Chronique de François Simon : la cuisine, comme objet transitionnel

CHRONIQUE CHAUD DEVANT - François Simon a testé le restaurant Couvert de Vignes, ouvert par le chef Benjamin Gilles et situé au cœur de la montagne de Reims (Marne).
(Crédits : DR)

LA CUISINE, COMME OBJET TRANSITIONNEL

Nous sommes à Chigny-les-Roses, joli village de la montagne de Reims. En ce mois de décembre, il tombe une petite bruine serrée. Majestueuse sur la place centrale, la mairie et son escalier monumental à double volée plastronne devant les voitures garées. Par chance, des panonceaux indiquent que sur la gauche, en contrebas, masqué, se tient notre restaurant. C'était ici l'école communale. La salle en a gardé le front haut mais aussi une large baie vitrée grande comme un vaste écran de télévision d'où l'on peut voir les cuisines en surplomb, rappelant le magister de naguère. De fait, les assiettes « marquent » bien le produit comme une entrée de merlu, herbes, sauce hollandaise. Il y a là l'emprise d'un chef qui ne laisse rien passer. Il tient ses saveurs au garrot, les frappe au centre de la raquette. De peur que la clientèle s'émeuve de tant de sobriété, il y a un bonus sur le côté, une tartelette de la mer avec câpres, coques et salicorne comme le ferait un chanteur avec une dernière reprise du refrain. La lotte reprend cette même rythmique multiple avec châtaignes, butternut, jambon ibérique, jus de viande. Il y a dans la cuisine de Benjamin Gilles (ex-Les Crayères, l'Assiette Champenoise), une dimension incantatoire, comme s'il priait son produit de lui rendre sa passion pour la cuisine.
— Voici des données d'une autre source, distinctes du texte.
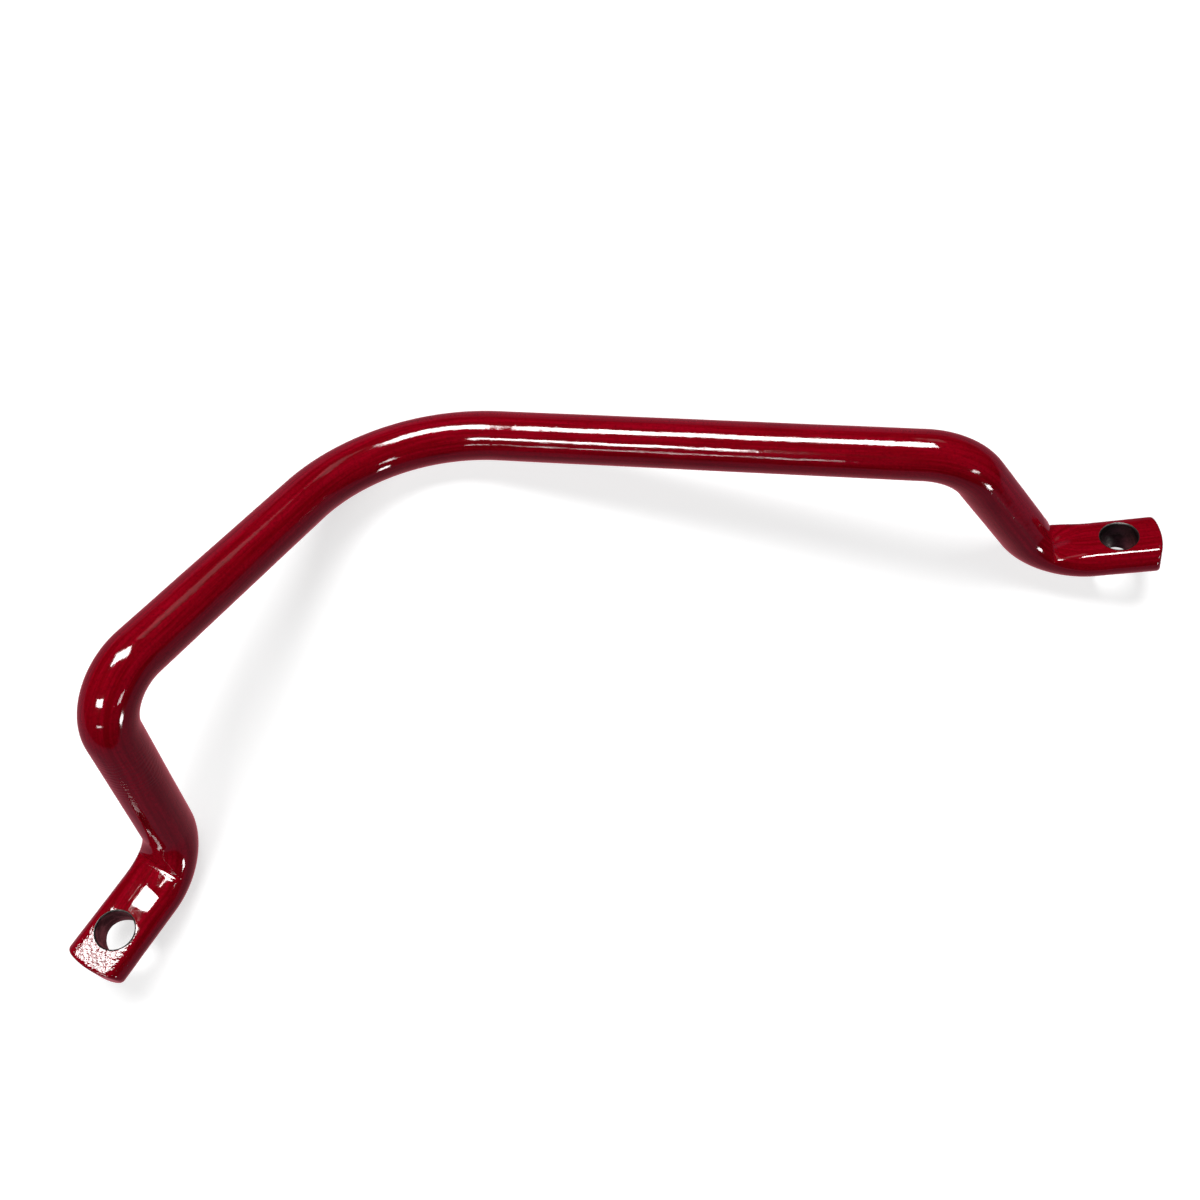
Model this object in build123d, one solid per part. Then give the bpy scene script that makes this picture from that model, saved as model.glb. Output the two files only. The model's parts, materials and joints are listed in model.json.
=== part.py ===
from build123d import *
import math
import os

# One-piece tow bar, bent from solid round steel bar, in millimetres.
# The bar is a shallow V of two unequal arms. A leg turns down from the outer end of each arm,
# and each leg ends in a foot that is hot-forged wide, pressed flat on top and drilled for a bolt.
# It is drawn with both arms in the plane z = 0 and the corner of the V at the origin,
# then turned to lie as it does on a bench: on its two feet and the bend of the V.

# Bar
bar_d = 19.05                  # 3/4 inch round bar
bar_r = bar_d / 2

# Arms, measured along the centreline to the corners where the straight runs would meet
apex_angle = 109.0             # between the two arms
left_arm = 154.0
right_arm = 221.5
apex_bend_r = 66.5             # centreline bend radii
left_shoulder_bend_r = 20.0
right_shoulder_bend_r = 25.0

# Legs: how far each runs out along its arm, sideways (left is positive, looking outward) and down
left_leg_out = -5.0
left_leg_side = -6.0
left_leg_drop = 95.0
right_leg_out = 38.0
right_leg_side = 17.0
right_leg_drop = 59.0
left_foot_bend_r = 22.0
right_foot_bend_r = 30.0

# Feet: yaw from the arm's direction, pitch up from the plane of the arms, and roll of the flat
left_foot_yaw = -2.0
left_foot_pitch = -12.5
left_foot_roll = -17.5
right_foot_yaw = 4.0
right_foot_pitch = 9.0
right_foot_roll = 6.0
foot_half_width = 11.6         # the forged section is an ellipse with its top pressed flat
foot_half_depth = 9.2
flat_height = 6.4              # from the bar's centreline up to the flat
left_hole_reach = 35.5         # from the corner of the centreline, along the foot
right_hole_reach = 28.5
left_step_reach = 9.5          # the press's straight edge, which leaves a step in the bend
right_step_reach = 3.3
end_reach = 15.3               # from the hole's centre to the rounded end
end_arc_r = 30.0

# Bolt holes and edges
hole_d = 13.5                  # clearance for a 1/2 inch bolt
hole_chamfer = 0.6
edge_round_r = 0.8
step_root_r = 1.5
clear = 60.0                   # the cutting tools' size, well past the steel
end_trim = 3.0                 # cut off the blank to round its end
touching = 0.01

# How it lies: turned about X, then Y, then Z
lying_pitch = -40.485
lying_roll = 10.184
lying_turn = 1.04

ORIGIN = (0, 0, 0)
UP = Vector(0, 0, 1)


def heading(degrees):
    """A unit vector in the plane of the arms."""
    return Vector(math.cos(math.radians(degrees)), math.sin(math.radians(degrees)), 0)


def turned(vector, about, degrees):
    """The vector turned about an axis through the origin, right-handed."""
    return vector.rotate(Axis(ORIGIN, about), degrees)


class Foot:
    """The places and directions of one leg and its foot."""

    def __init__(self, arm_heading, arm_length, leg, bend_r, yaw, pitch, roll, hole_reach, step_reach):
        out = heading(arm_heading)
        side = UP.cross(out)
        self.shoulder = out * arm_length
        self.corner = self.shoulder + out * leg[0] + side * leg[1] - UP * leg[2]
        self.leg_down = (self.corner - self.shoulder).normalized()
        level = turned(out, UP, yaw)
        level_across = UP.cross(level)
        self.axis = turned(level, level_across, -pitch)
        self.normal = turned(self.axis.cross(level_across), self.axis, roll)
        self.across = self.normal.cross(self.axis)
        self.turn = self.leg_down.get_angle(self.axis)
        self.hub = self.leg_down.cross(self.axis).normalized()
        self.bend_r = bend_r
        self.bend_reach = bend_r * math.tan(math.radians(self.turn / 2))
        self.bend_start = self.corner - self.leg_down * self.bend_reach
        self.bend_end = self.corner + self.axis * self.bend_reach
        self.hole_reach = hole_reach
        self.step_reach = step_reach
        self.tip_reach = hole_reach + end_reach

    def frame(self):
        """A plane at the centreline's corner, X along the foot and Z up from its flat."""
        return Plane(self.corner, x_dir=self.axis, z_dir=self.normal)


def forged_blank(foot):
    """The bend, along which the round bar swells to the wide section, and the straight foot."""
    middle = (foot.axis - foot.leg_down).normalized()
    centre = foot.corner + middle * (foot.bend_r / math.cos(math.radians(foot.turn / 2)))
    bend = ThreePointArc(foot.bend_start, centre - middle * foot.bend_r, foot.bend_end)
    leg_across = turned(foot.across, foot.hub, -foot.turn)
    leg_end = Plane(foot.bend_start, x_dir=leg_across, z_dir=foot.leg_down) * Circle(bar_r)
    foot_plane = Plane(foot.bend_end, x_dir=foot.across, z_dir=foot.axis)
    foot_outline = foot_plane * Ellipse(foot_half_width, foot_half_depth)
    swelling = sweep([leg_end.face(), foot_outline.face()], path=bend, multisection=True)
    straight = foot.tip_reach - foot.bend_reach + end_trim
    return swelling + extrude(foot_outline, straight, dir=foot.axis)


def pressed_and_trimmed(foot):
    """The blank with its flat pressed, which leaves a step in the bend, and its end cut round."""
    press = Pos(foot.step_reach + clear / 2, 0, flat_height + clear / 2) * Box(clear, clear, clear)
    arc_centre = foot.tip_reach - end_arc_r
    kept = Pos(arc_centre, 0, 0) * Cylinder(end_arc_r, clear)
    beyond = Pos(arc_centre + end_arc_r, 0, 0) * Box(2 * end_arc_r, clear, clear) - kept
    place = foot.frame()
    return forged_blank(foot) - place * press - place * beyond


def edges_near(shape, foot, reach_range, height_range):
    """The edges whose middles lie between two reaches along the foot and two heights."""
    place = foot.frame()
    chosen = []
    for edge in shape.edges():
        middle = place.to_local_coords(edge.center())
        within = reach_range[0] <= middle.X <= reach_range[1]
        if within and height_range[0] <= middle.Z <= height_range[1]:
            chosen.append(edge)
    return chosen


def foot_end(foot):
    """One finished foot with its bend, from where the round leg ends."""
    at_flat = (flat_height - touching, flat_height + touching)
    at_step = (foot.step_reach - touching, foot.step_reach + touching)
    shape = pressed_and_trimmed(foot)
    shape = fillet(edges_near(shape, foot, at_step, at_flat), step_root_r)
    rails = edges_near(shape, foot, (foot.bend_reach, foot.tip_reach - touching), at_flat)
    rims = edges_near(shape, foot, (foot.tip_reach - touching, foot.tip_reach + touching), (-clear, clear))
    shape = fillet(rails + rims, edge_round_r)
    shape -= foot.frame() * Pos(foot.hole_reach, 0, 0) * Cylinder(hole_d / 2, clear)
    circles = shape.edges().filter_by(GeomType.CIRCLE)
    return chamfer([rim for rim in circles if abs(rim.radius - hole_d / 2) < touching], hole_chamfer)


def round_bar(left, right):
    """The round bar between the feet's bends: a leg, two arms and a leg."""
    corners = [left.bend_start, left.shoulder, Vector(ORIGIN), right.shoulder, right.bend_start]
    bends = [left_shoulder_bend_r, apex_bend_r, right_shoulder_bend_r]
    centreline = FilletPolyline(*corners, radius=bends)
    start = Plane(left.bend_start, z_dir=left.leg_down * -1)
    return sweep(start * Circle(bar_r), path=centreline)


def lying_down(shape):
    """Turned to rest on the two feet and the bend of the V, over the origin."""
    shape = shape.rotate(Axis.X, lying_pitch).rotate(Axis.Y, lying_roll).rotate(Axis.Z, lying_turn)
    box = shape.bounding_box()
    return Pos(-box.center().X, -box.center().Y, -box.min.Z) * shape


half_opening = (180 - apex_angle) / 2
left_foot = Foot(
    180 + half_opening, left_arm, (left_leg_out, left_leg_side, left_leg_drop), left_foot_bend_r,
    left_foot_yaw, left_foot_pitch, left_foot_roll, left_hole_reach, left_step_reach,
)
right_foot = Foot(
    -half_opening, right_arm, (right_leg_out, right_leg_side, right_leg_drop), right_foot_bend_r,
    right_foot_yaw, right_foot_pitch, right_foot_roll, right_hole_reach, right_step_reach,
)
tow_bar = foot_end(left_foot) + round_bar(left_foot, right_foot) + foot_end(right_foot)
tow_bar = lying_down(tow_bar)
tow_bar.label = "tow_bar"

os.makedirs("parts", exist_ok=True)
export_step(tow_bar, "parts/tow_bar.step")
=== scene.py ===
import json
import math

import bpy
import numpy as np
from mathutils import Matrix, Vector


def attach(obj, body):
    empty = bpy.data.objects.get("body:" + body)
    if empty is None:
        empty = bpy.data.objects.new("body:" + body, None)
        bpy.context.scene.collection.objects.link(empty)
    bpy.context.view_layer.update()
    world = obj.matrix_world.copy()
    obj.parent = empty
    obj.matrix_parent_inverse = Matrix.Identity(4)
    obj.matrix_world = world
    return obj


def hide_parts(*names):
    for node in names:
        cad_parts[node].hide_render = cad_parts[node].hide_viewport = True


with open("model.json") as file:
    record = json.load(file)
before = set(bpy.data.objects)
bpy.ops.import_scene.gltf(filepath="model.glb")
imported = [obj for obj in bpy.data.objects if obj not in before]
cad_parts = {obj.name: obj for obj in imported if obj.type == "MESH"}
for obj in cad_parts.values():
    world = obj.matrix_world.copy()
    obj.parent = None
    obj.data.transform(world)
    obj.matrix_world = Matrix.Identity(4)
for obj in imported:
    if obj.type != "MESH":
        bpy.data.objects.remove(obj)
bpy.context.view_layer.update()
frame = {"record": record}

# A one-piece tow bar of round steel bar, painted gloss red, lying on a pale floor.
# The CAD node's shape is rebuilt here as one fine mesh, so that the paint's reflections run smoothly.
# Sizes are the bar's own, in millimetres and degrees, in the position it is drawn in:
# both arms in the plane z = 0 and the corner of the V at the origin.

MM = 0.001
BAR_RADIUS = 19.05 / 2
APEX_ANGLE = 109.0
APEX_BEND = 66.5
FOOT_HALF_WIDTH = 11.6
FOOT_HALF_DEPTH = 9.2
FLAT_HEIGHT = 6.4
END_REACH = 15.3              # from a hole's centre to the rounded end
END_ARC = 30.0
LYING_TURNS = (("X", -40.485), ("Y", 10.184), ("Z", 1.04))

HOLE_RADIUS = frame["record"]["mounts"][0]["dims"]["r_mm"]
HOLE_CHAMFER = 0.6

# Softness of the edges, as the blend length along a ray from the centreline
EDGE_BLEND = 1.6
STEP_EDGE_BLEND = 4.5         # where the step meets the bend
STEP_EDGE_REACH = 2.0         # how far past the step that fades
LEFT_ROOT_BLEND = 1.2         # at the step's root
RIGHT_ROOT_BLEND = 2.4
RIGHT_NEAR_BLEND = 11.0       # more on the right foot's near side, which has no step
RIGHT_NEAR_SIDE = (1.0, -6.0)   # places across the foot where that starts and is full

# The left flat's own shape, over the plane of the CAD's. A fade starts and ends at two reaches.
LEFT_TERRACES = ((8.0, 1.62), (17.5, 0.74), (25.0, 0.64), (30.5, 0.0))   # reach and height
LEFT_RISE = 0.105             # slope up across the flat beside the step
LEFT_RISE_FROM = -0.5
LEFT_RISE_FADE = (15.5, 18.5)
LEFT_FALL = ((-11.0, -1.15), (-0.5, 0.0))   # place across and height, as far as the hole
LEFT_FALL_FADE = (26.0, 34.0)

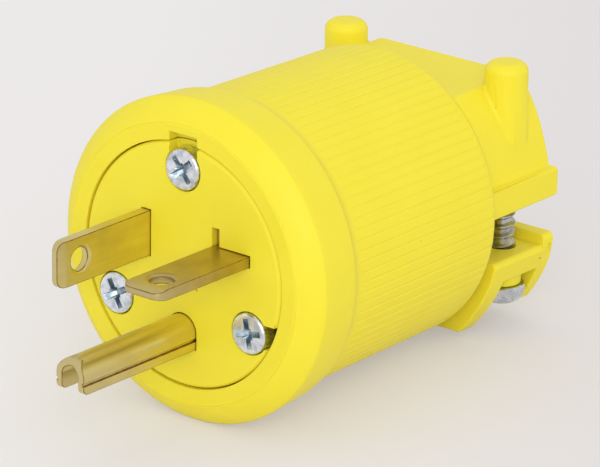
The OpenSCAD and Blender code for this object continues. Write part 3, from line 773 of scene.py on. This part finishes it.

De cette bataille fervente, les desserts entrent en compétion mais qu'importe, il souffle sur cette table une énergie sacrée, vibrante, épaulée par un service féminin et militant. Mais en fait, ce qui est le plus important, c'est que ce travail ardent soit écouté. C'était le cas ce jour-là, avec pourtant une grande tablée de collègues ouvrant magnum sur magnum mais gardant le silence le temps de l'énoncé des plats, les premières « fourchettées ». Devant leurs fourneaux, malgré la paroi vitrée, les cuisiniers doivent sans doute ressentir l'écho de leur labeur, sentir que leur dashi, leurs assaisonnements ont fonctionné, touché au but. C'est sans doute cela aussi, la magie et le mystère d'un restaurant, lorsque deux partenaires se rencontrent et se comprennent ; les plats comme objet transitionnel.

Couvert de Vignes, Chignyles-Roses. Tél. 03 26 05 86 31. Comptez 50 euros.